Genèse 25, 7-11+19-34

Isaac et ses fils

Saint Augustin

De la Cité de Dieu, XVI, 35, p. 303s

        Isaac avait demandé à Dieu la fécondité pour sa femme qui était stérile ; le Seigneur lui avait accordé ce qu’il demandait : Rébecca conçut et voici que des jumeaux s’agitaient encore enfermés dans son sein. Tourmentée par cette gêne, elle interrogea le Seigneur qui lui répondit : Deux nations sont dans ton sein ; sortant de tes entrailles, deux peuples se sépareront : l’un triomphera de l’autre et l’aîné sera soumis au plus jeune. L’apôtre Paul veut voir là une preuve insigne de la grâce : avant même leur naissance, avant toute action bonne ou mauvaise de leur part, donc sans aucun mérite, le plus jeune est élu, l’aîné est réprouvé.

        Isaac n’eut pas d’autre épouse que Rébecca, ni aucun concubine, se contentant d’avoir pour enfants les deux jumeaux nés du même lit. Pourtant nous ne devons pas le préférer à son père Abraham parce qu’il n’eut pas d’autre femme que son épouse, ce qui n’est pas le cas de son père : sans aucun doute, les mérites de la foi et de l’obéissance paternelles furent supérieurs aux siens, à tel degré que c’est à cause du père que Dieu déclara faire au fils tout le bien qu’il lui faisait : En ta postérité, dit-il, seront bénies toutes les nations de la terre, parce qu’Abraham, ton père, a entendu ma voix, et a gardé mes commandements, ma justice et mes lois.

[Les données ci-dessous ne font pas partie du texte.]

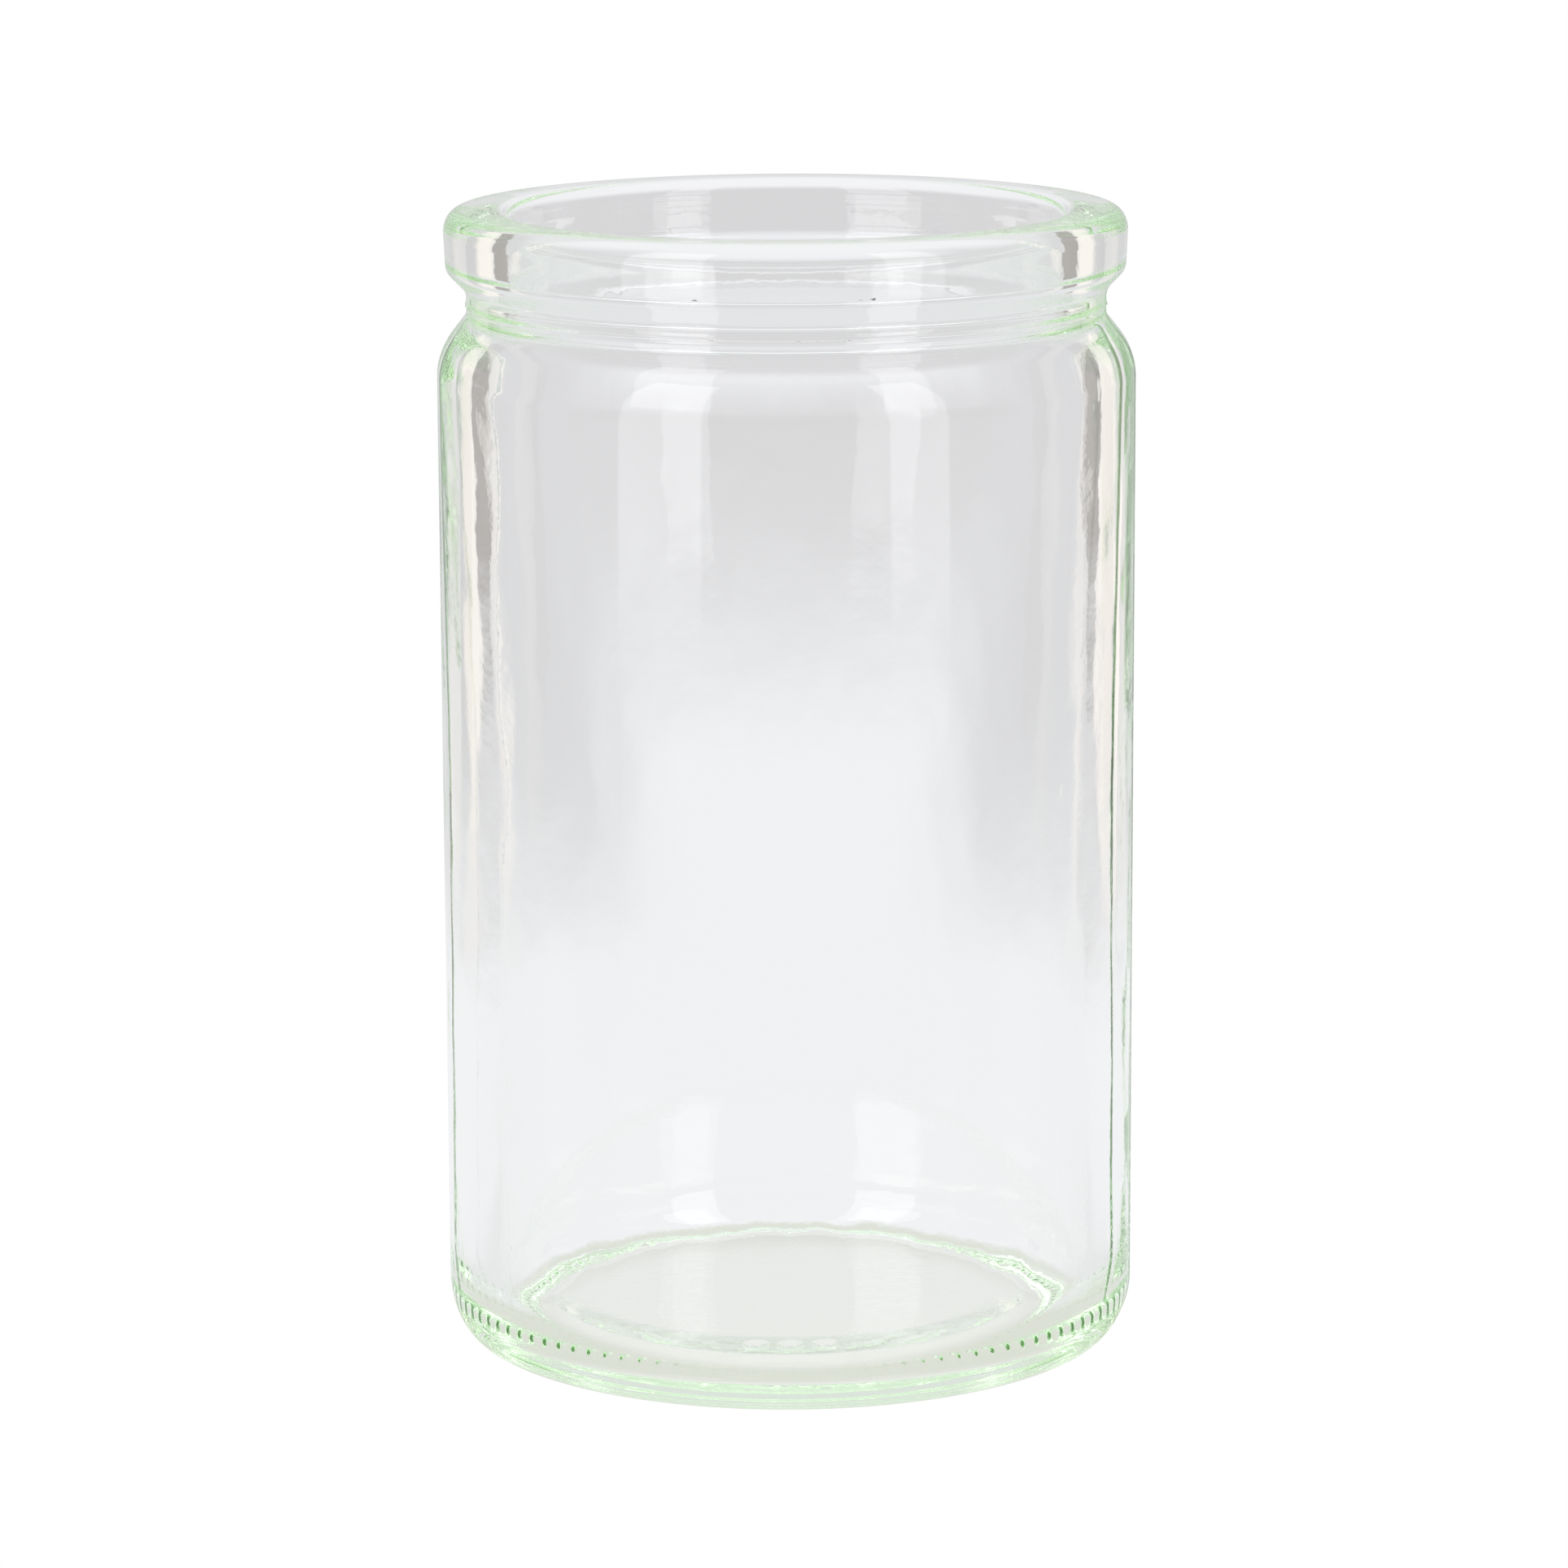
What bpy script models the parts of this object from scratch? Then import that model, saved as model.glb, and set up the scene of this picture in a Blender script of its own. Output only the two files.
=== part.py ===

        Par-là, nous devons apprendre à ne pas comparer les hommes entre eux quant aux vertus particulières : il faut considérer l’ensemble en chacun. Car il peut se faire que, dans sa conduite, un homme l’emporte sur un autre par quelque mérite, et ce mérite peut être très supérieur à celui par lequel un autre le dépasse.

        Les deux fils d’Isaac, Esaü et Jacob grandirent pareillement. La primauté de l’aîné passa au plus jeune à la suite d’un accord consenti entre eux : des lentilles ayant été préparées par le plus jeune, l’aîné les convoita immodérément ; à ce prix, il vendit à son frère ses droits de premier-né en y ajoutant le serment. Ce qui nous apprend que, dans la nourriture, ce n’est pas la qualité de l’aliment, mais l’excès de l’avidité qui est blâmable.